Linux shell scripting is quite powerful; after all this time I’m quite amazed how much it accomplishes – and here it will accomplish no less than the full deployment lifecycle:
1. picking up a custom application
2. packaging it as a Docker image
3. pushing it to our private registry
4. logging in to a node VM and running the application image
5. registering the application’s URL with varnish and routing HTTP traffic to the node VMs
6. all of this with fail over and load balancing
The scripts we’ll be discussing below are located in the code repository:
https://github.com/ggeorgovassilis/cloudmatrix/tree/master/home/cloud/bin
The first script, create-image, packages an application into a Docker image. The script would typically be executed on a developer’s workstation, requires a Docker installation on the workstation and will store the application image in the local registry.

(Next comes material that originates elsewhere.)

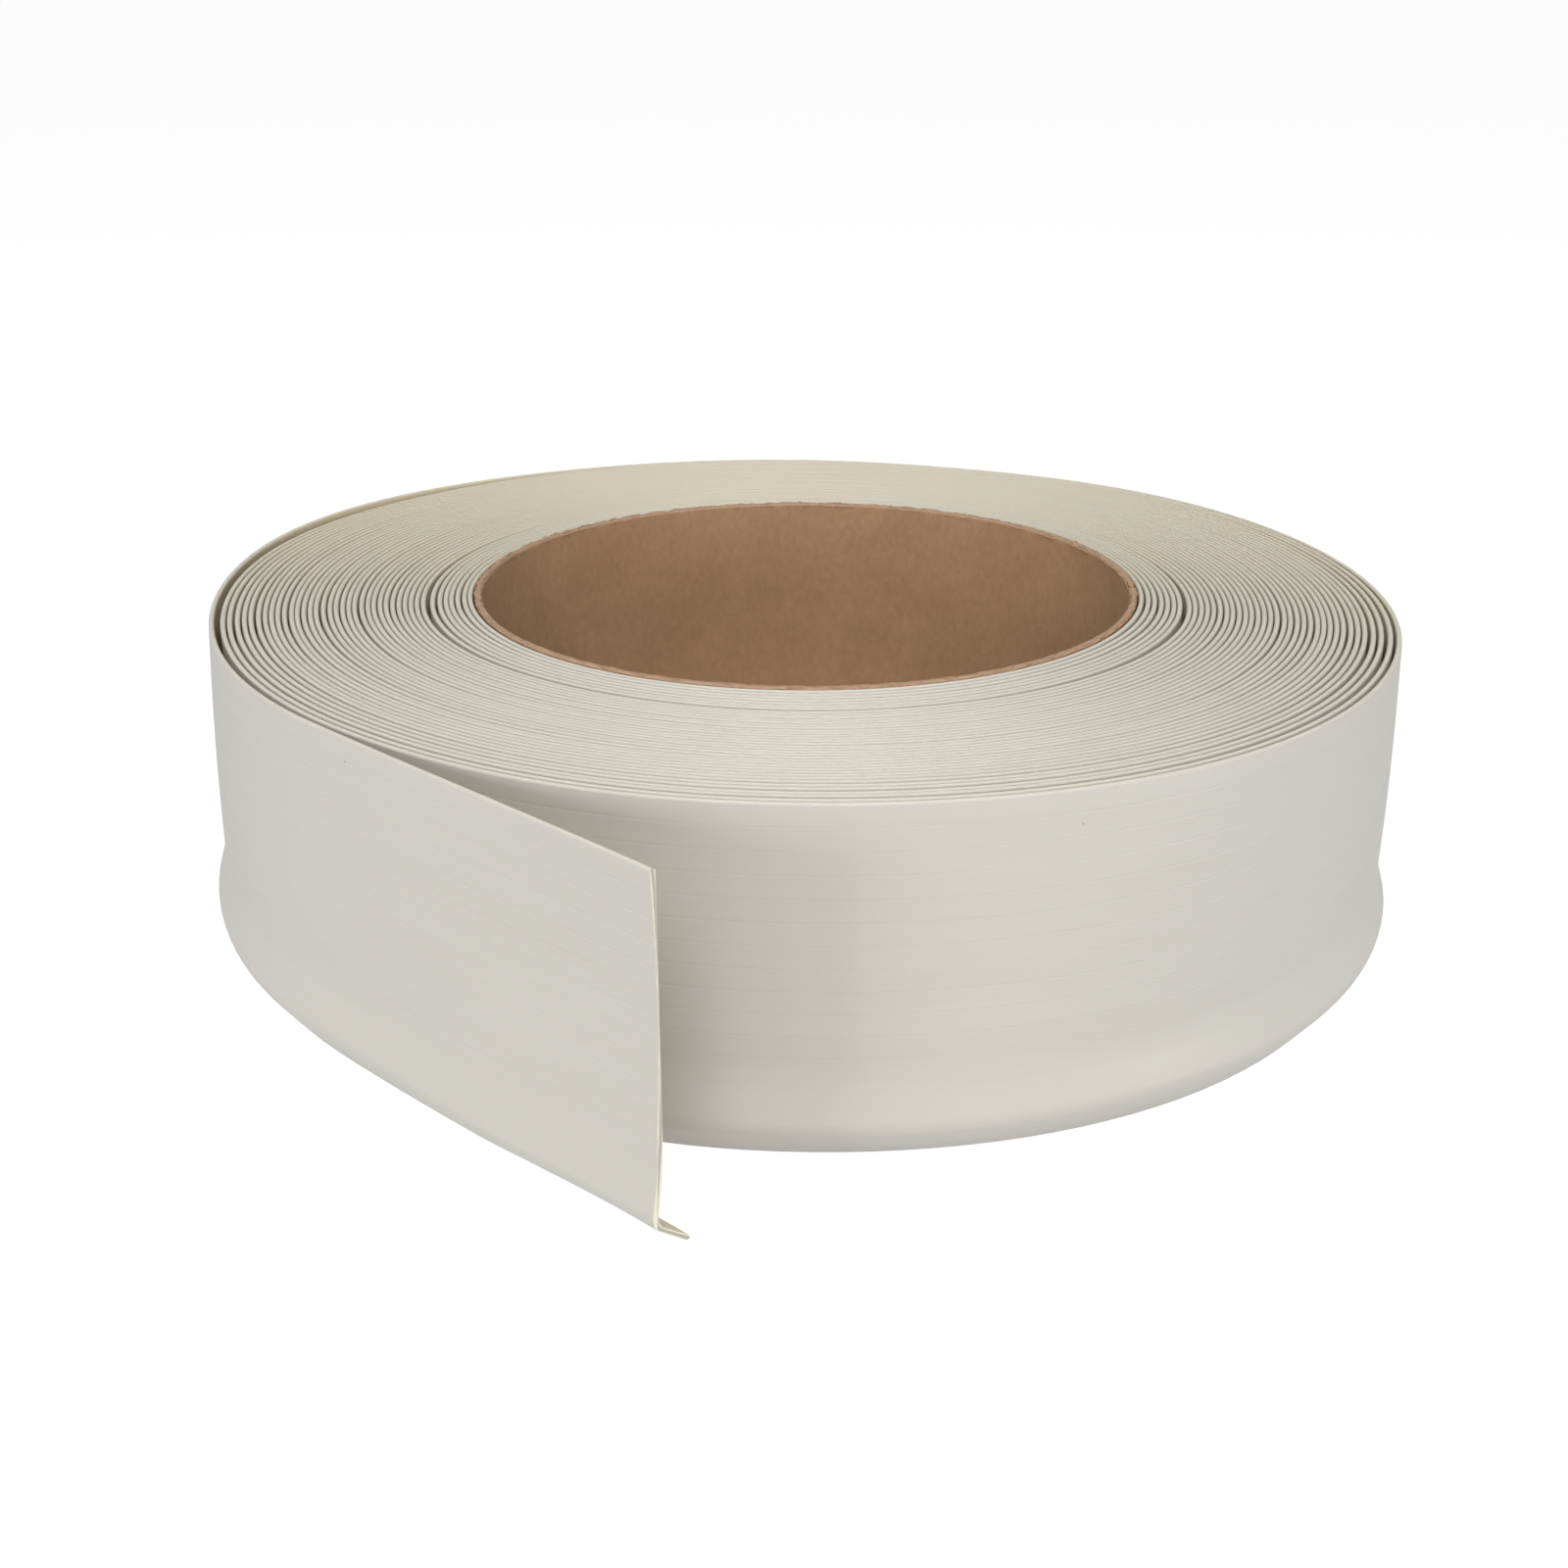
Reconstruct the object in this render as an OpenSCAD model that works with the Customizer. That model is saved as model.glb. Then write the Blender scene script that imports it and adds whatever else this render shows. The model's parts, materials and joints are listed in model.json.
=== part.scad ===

The next script, install-image, is executed on the master VM and pulls the application image to our master registry.
The run-container script logs into a node VM via SSH, pulls an application image from the master VM registry and runs it as a container. Since we’re interested in web applications, the script will also bind HTTP to a local TCP port over which the application can be talked to.
Another interesting script is deploy-applications-plan which reads instructions from a file which describe which application images to install on which node VMs.
Last not least, update-proxy reads the same application deployment plan and creates a VCL file for Varnish which maps HTTP requests to containers running on specific node VMs.
So let’s get started! The action plan looks like this: deploy two Java web applications that output a simple “Hello world” to the cloud and access them via a web browser.
Step 2: run the create-image script on a Docker machine like this:
create-image simplewebapp1 test-image1
create-image simplewebapp2 test-image2
Step 3: install the images on the master VM registry:
install-image simplewebapp1
install-image simplewebapp2
Step 4: create an application deployment plan (for inspiration, look at
applications.plan in the code repository). You must know the node names for this, so maybe run the master VM and a few node VMs first in order to determine their DNS names.
Step 5: run the deploy-applications-plan script which will execute the application plan on node VMs.
Step 6: run the update-proxy script which will have Varnish map application URLs to the respective nodes.
Step 7: map a convenient TCP port via Virtualbox networking to Varnish’ 6081 port. For this example, I’ll use a 1:1 mapping and use 6081.
Step 9: verify that failover works. Shut down one of the node VMs via the Virtualbox control panel and verify that Step 8 still works.